**Job**. Find the word "from" in the listing; pull out each line holding it.

**Records supplied**.
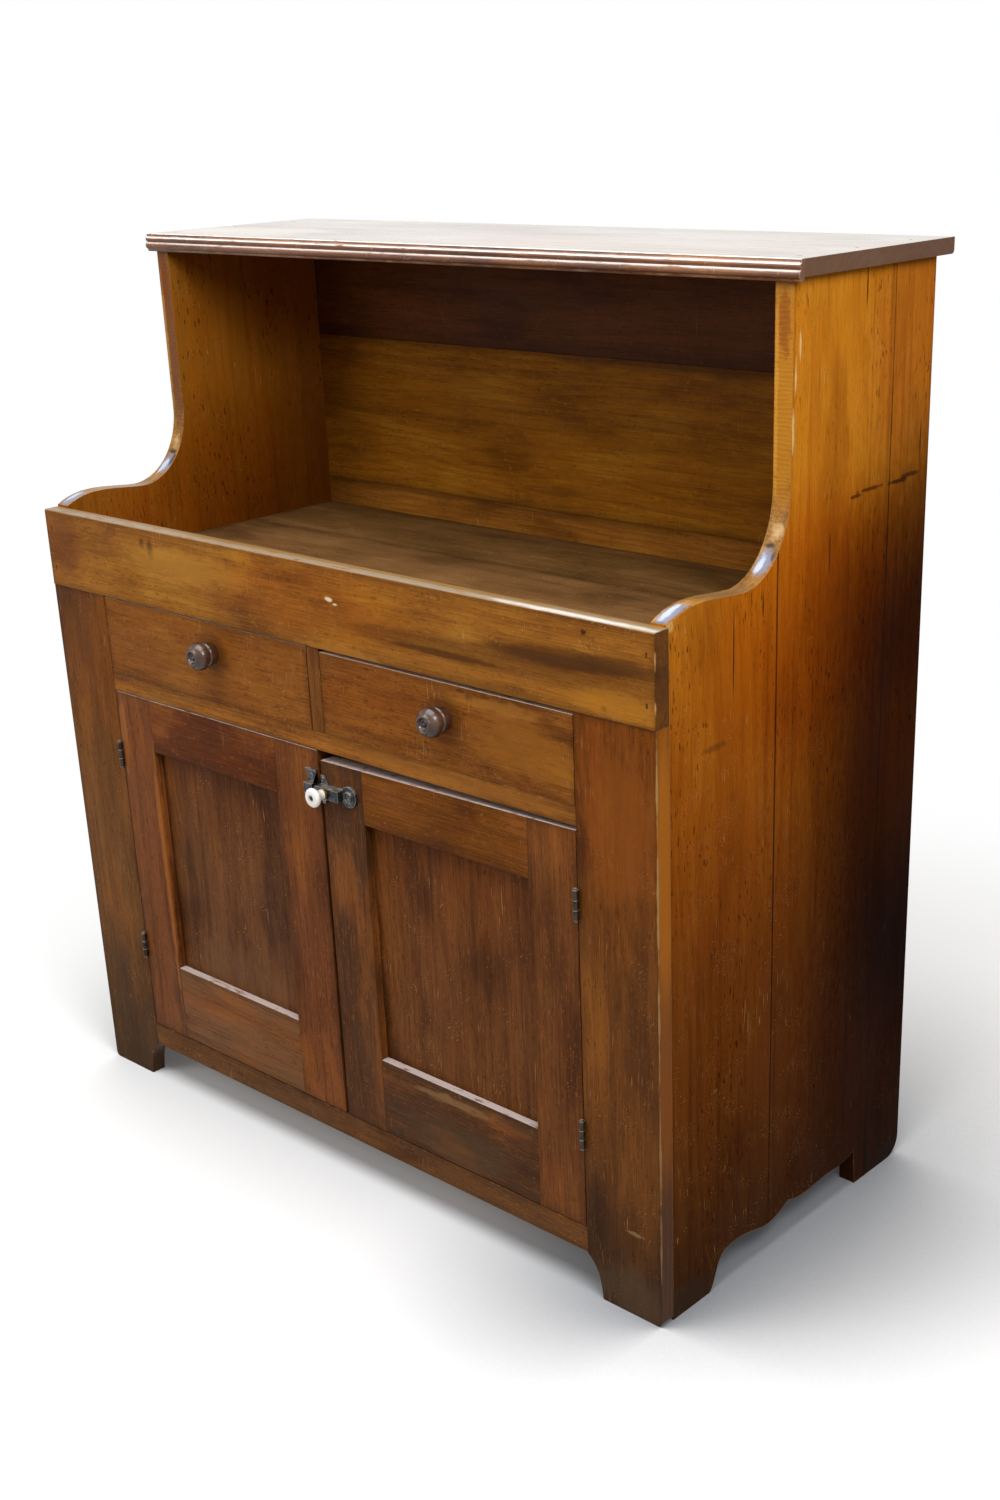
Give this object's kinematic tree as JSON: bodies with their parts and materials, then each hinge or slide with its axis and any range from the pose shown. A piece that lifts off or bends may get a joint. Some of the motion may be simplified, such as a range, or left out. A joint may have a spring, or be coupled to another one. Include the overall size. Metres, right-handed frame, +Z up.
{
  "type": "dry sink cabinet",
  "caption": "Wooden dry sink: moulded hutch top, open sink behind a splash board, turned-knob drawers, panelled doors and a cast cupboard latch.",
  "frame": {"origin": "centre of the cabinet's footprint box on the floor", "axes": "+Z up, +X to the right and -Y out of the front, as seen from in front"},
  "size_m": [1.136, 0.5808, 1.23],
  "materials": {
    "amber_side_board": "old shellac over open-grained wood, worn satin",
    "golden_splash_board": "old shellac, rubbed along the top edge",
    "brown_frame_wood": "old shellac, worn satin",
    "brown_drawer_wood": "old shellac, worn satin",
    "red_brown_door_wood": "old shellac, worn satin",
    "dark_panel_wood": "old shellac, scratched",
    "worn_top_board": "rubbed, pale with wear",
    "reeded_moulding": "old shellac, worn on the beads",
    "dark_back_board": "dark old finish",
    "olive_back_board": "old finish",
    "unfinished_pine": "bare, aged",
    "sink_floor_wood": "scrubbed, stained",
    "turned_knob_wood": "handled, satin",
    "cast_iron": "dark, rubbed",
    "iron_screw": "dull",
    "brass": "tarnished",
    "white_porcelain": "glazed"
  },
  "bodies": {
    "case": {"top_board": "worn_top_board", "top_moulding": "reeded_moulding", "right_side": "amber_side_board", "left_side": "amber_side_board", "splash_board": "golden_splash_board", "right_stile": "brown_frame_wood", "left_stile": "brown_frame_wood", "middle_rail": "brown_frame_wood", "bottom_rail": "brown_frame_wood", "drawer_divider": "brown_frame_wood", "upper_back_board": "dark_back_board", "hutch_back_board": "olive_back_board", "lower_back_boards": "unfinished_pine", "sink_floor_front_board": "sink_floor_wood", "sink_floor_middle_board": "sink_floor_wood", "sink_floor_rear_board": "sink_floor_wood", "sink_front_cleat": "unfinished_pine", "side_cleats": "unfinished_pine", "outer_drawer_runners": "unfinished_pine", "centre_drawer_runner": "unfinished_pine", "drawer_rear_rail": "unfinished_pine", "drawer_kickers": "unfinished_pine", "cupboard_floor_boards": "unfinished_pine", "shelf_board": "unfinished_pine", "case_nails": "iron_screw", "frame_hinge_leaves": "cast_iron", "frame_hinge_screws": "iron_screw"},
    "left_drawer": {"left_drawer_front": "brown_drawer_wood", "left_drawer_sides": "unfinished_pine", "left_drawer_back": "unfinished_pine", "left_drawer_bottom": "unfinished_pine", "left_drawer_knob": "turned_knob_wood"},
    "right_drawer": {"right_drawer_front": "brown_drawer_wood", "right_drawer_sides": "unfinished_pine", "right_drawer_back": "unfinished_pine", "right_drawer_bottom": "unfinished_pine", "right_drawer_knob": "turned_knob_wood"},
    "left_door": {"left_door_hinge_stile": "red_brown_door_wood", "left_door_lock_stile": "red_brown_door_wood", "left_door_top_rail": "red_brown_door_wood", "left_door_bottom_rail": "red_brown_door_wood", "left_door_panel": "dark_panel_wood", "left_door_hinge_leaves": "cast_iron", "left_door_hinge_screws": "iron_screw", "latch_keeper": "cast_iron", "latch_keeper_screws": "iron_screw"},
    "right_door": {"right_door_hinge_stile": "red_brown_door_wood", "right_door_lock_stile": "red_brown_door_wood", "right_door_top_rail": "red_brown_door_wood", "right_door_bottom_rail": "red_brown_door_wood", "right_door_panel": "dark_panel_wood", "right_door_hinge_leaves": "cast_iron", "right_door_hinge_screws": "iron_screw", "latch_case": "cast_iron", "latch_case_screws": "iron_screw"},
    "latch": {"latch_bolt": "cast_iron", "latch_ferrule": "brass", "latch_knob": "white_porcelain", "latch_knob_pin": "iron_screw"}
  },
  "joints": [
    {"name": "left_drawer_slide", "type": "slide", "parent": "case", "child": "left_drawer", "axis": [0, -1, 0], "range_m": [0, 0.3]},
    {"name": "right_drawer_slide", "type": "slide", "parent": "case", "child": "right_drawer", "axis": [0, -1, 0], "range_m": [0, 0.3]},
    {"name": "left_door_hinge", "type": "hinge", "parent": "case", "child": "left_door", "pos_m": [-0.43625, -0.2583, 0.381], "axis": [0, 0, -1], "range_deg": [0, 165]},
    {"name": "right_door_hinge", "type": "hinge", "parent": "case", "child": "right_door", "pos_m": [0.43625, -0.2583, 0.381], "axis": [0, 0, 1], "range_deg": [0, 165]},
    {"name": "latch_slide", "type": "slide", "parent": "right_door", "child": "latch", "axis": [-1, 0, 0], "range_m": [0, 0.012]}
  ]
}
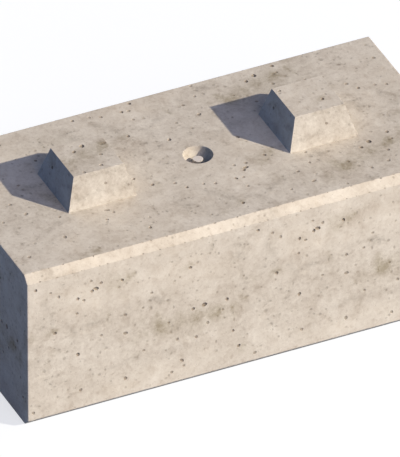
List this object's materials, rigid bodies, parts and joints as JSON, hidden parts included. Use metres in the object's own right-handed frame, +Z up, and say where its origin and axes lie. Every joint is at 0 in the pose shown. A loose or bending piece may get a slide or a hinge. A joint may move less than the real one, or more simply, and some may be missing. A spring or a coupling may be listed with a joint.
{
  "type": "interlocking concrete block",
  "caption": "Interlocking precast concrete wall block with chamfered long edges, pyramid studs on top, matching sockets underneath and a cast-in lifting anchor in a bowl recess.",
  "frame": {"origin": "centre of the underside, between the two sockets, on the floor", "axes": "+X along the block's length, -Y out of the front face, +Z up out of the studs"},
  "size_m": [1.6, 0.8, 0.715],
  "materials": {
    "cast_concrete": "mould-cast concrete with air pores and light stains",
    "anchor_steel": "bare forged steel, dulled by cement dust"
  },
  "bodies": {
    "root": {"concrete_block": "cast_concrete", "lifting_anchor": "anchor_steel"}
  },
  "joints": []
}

**Solution below**.
Give this object's kinematic tree as JSON: bodies with their parts and materials, then each hinge or slide with its axis and any range from the pose shown. A piece that lifts off or bends may get a joint. Some of the motion may be simplified, such as a range, or left out. A joint may have a spring, or be coupled to another one. Include the overall size. Metres, right-handed frame, +Z up.
  "frame": {"origin": "centre of the cabinet's footprint box on the floor", "axes": "+Z up, +X to the right and -Y out of the front, as seen from in front"},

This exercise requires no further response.